== Description of the task ==
All entries must be extracted exactly, with nothing added or dropped.

====== Given information

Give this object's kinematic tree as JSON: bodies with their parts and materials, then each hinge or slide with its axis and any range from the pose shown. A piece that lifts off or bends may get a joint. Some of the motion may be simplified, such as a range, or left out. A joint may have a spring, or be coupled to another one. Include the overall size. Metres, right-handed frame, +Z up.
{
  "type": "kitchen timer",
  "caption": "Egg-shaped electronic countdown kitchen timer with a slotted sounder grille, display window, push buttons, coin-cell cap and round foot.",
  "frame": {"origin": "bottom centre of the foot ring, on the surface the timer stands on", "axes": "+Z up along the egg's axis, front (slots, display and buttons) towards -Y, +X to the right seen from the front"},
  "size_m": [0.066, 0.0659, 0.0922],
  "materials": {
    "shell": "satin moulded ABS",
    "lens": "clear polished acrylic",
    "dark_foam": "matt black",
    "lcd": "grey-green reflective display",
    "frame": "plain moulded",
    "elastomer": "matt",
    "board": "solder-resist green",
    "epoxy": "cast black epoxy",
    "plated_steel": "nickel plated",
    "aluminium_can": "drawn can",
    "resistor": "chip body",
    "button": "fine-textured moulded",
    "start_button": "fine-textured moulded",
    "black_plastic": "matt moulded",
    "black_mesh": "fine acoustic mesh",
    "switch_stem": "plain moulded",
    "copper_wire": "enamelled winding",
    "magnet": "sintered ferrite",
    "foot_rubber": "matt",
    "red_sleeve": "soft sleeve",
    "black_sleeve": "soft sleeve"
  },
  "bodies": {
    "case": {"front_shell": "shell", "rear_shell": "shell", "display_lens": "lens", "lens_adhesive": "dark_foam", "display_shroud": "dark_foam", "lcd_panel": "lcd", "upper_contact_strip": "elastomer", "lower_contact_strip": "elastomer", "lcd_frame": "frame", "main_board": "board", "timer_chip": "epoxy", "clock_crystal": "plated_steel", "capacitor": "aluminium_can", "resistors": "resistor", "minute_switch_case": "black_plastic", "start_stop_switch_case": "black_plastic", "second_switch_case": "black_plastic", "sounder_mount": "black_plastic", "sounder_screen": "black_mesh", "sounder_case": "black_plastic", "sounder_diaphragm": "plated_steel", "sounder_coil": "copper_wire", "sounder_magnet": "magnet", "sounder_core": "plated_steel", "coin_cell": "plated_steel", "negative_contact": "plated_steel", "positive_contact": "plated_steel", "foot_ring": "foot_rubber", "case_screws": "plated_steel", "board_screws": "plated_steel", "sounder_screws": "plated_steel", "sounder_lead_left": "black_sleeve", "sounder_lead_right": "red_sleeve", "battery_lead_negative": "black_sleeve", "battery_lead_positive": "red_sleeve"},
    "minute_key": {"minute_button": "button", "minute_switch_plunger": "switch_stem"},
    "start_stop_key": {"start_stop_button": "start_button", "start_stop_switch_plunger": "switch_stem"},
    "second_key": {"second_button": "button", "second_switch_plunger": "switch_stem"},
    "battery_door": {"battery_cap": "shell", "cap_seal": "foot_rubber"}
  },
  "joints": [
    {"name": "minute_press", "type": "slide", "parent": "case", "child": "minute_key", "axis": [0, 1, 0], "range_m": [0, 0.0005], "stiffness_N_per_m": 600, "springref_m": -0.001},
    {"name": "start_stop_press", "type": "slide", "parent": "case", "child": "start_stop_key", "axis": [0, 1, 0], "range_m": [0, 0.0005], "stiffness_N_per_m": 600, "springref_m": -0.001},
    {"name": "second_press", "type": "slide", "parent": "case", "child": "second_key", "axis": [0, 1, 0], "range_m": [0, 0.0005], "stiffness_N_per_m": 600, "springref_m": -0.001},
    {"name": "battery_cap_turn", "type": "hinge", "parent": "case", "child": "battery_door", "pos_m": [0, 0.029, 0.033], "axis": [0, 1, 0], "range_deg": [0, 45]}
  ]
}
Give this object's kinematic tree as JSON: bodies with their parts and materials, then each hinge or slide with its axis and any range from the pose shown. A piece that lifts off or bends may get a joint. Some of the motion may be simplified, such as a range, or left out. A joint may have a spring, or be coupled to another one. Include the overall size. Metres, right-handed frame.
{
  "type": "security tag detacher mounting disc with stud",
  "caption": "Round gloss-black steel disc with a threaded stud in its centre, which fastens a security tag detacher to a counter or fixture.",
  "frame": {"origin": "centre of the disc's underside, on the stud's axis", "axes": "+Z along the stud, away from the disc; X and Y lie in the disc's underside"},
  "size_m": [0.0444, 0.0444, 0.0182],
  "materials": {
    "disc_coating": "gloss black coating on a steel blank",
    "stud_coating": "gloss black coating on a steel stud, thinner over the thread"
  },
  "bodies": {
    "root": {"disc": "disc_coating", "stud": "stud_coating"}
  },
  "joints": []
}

============

== Solution to this exercise ==
Give this object's kinematic tree as JSON: bodies with their parts and materials, then each hinge or slide with its axis and any range from the pose shown. A piece that lifts off or bends may get a joint. Some of the motion may be simplified, such as a range, or left out. A joint may have a spring, or be coupled to another one. Include the overall size. Metres, right-handed frame, +Z up.
{
  "type": "kitchen timer",
  "caption": "Egg-shaped electronic countdown kitchen timer with a slotted sounder grille, display window, push buttons, coin-cell cap and round foot.",
  "frame": {"origin": "bottom centre of the foot ring, on the surface the timer stands on", "axes": "+Z up along the egg's axis, front (slots, display and buttons) towards -Y, +X to the right seen from the front"},
  "size_m": [0.066, 0.0659, 0.0922],
  "materials": {
    "shell": "satin moulded ABS",
    "lens": "clear polished acrylic",
    "dark_foam": "matt black",
    "lcd": "grey-green reflective display",
    "frame": "plain moulded",
    "elastomer": "matt",
    "board": "solder-resist green",
    "epoxy": "cast black epoxy",
    "plated_steel": "nickel plated",
    "aluminium_can": "drawn can",
    "resistor": "chip body",
    "button": "fine-textured moulded",
    "start_button": "fine-textured moulded",
    "black_plastic": "matt moulded",
    "black_mesh": "fine acoustic mesh",
    "switch_stem": "plain moulded",
    "copper_wire": "enamelled winding",
    "magnet": "sintered ferrite",
    "foot_rubber": "matt",
    "red_sleeve": "soft sleeve",
    "black_sleeve": "soft sleeve"
  },
  "bodies": {
    "case": {"front_shell": "shell", "rear_shell": "shell", "display_lens": "lens", "lens_adhesive": "dark_foam", "display_shroud": "dark_foam", "lcd_panel": "lcd", "upper_contact_strip": "elastomer", "lower_contact_strip": "elastomer", "lcd_frame": "frame", "main_board": "board", "timer_chip": "epoxy", "clock_crystal": "plated_steel", "capacitor": "aluminium_can", "resistors": "resistor", "minute_switch_case": "black_plastic", "start_stop_switch_case": "black_plastic", "second_switch_case": "black_plastic", "sounder_mount": "black_plastic", "sounder_screen": "black_mesh", "sounder_case": "black_plastic", "sounder_diaphragm": "plated_steel", "sounder_coil": "copper_wire", "sounder_magnet": "magnet", "sounder_core": "plated_steel", "coin_cell": "plated_steel", "negative_contact": "plated_steel", "positive_contact": "plated_steel", "foot_ring": "foot_rubber", "case_screws": "plated_steel", "board_screws": "plated_steel", "sounder_screws": "plated_steel", "sounder_lead_left": "black_sleeve", "sounder_lead_right": "red_sleeve", "battery_lead_negative": "black_sleeve", "battery_lead_positive": "red_sleeve"},
    "minute_key": {"minute_button": "button", "minute_switch_plunger": "switch_stem"},
    "start_stop_key": {"start_stop_button": "start_button", "start_stop_switch_plunger": "switch_stem"},
    "second_key": {"second_button": "button", "second_switch_plunger": "switch_stem"},
    "battery_door": {"battery_cap": "shell", "cap_seal": "foot_rubber"}
  },
  "joints": [
    {"name": "minute_press", "type": "slide", "parent": "case", "child": "minute_key", "axis": [0, 1, 0], "range_m": [0, 0.0005], "stiffness_N_per_m": 600, "springref_m": -0.001},
    {"name": "start_stop_press", "type": "slide", "parent": "case", "child": "start_stop_key", "axis": [0, 1, 0], "range_m": [0, 0.0005], "stiffness_N_per_m": 600, "springref_m": -0.001},
    {"name": "second_press", "type": "slide", "parent": "case", "child": "second_key", "axis": [0, 1, 0], "range_m": [0, 0.0005], "stiffness_N_per_m": 600, "springref_m": -0.001},
    {"name": "battery_cap_turn", "type": "hinge", "parent": "case", "child": "battery_door", "pos_m": [0, 0.029, 0.033], "axis": [0, 1, 0], "range_deg": [0, 45]}
  ]
}
Give this object's kinematic tree as JSON: bodies with their parts and materials, then each hinge or slide with its axis and any range from the pose shown. A piece that lifts off or bends may get a joint. Some of the motion may be simplified, such as a range, or left out. A joint may have a spring, or be coupled to another one. Include the overall size. Metres, right-handed frame.
{
  "type": "security tag detacher mounting disc with stud",
  "caption": "Round gloss-black steel disc with a threaded stud in its centre, which fastens a security tag detacher to a counter or fixture.",
  "frame": {"origin": "centre of the disc's underside, on the stud's axis", "axes": "+Z along the stud, away from the disc; X and Y lie in the disc's underside"},
  "size_m": [0.0444, 0.0444, 0.0182],
  "materials": {
    "disc_coating": "gloss black coating on a steel blank",
    "stud_coating": "gloss black coating on a steel stud, thinner over the thread"
  },
  "bodies": {
    "root": {"disc": "disc_coating", "stud": "stud_coating"}
  },
  "joints": []
}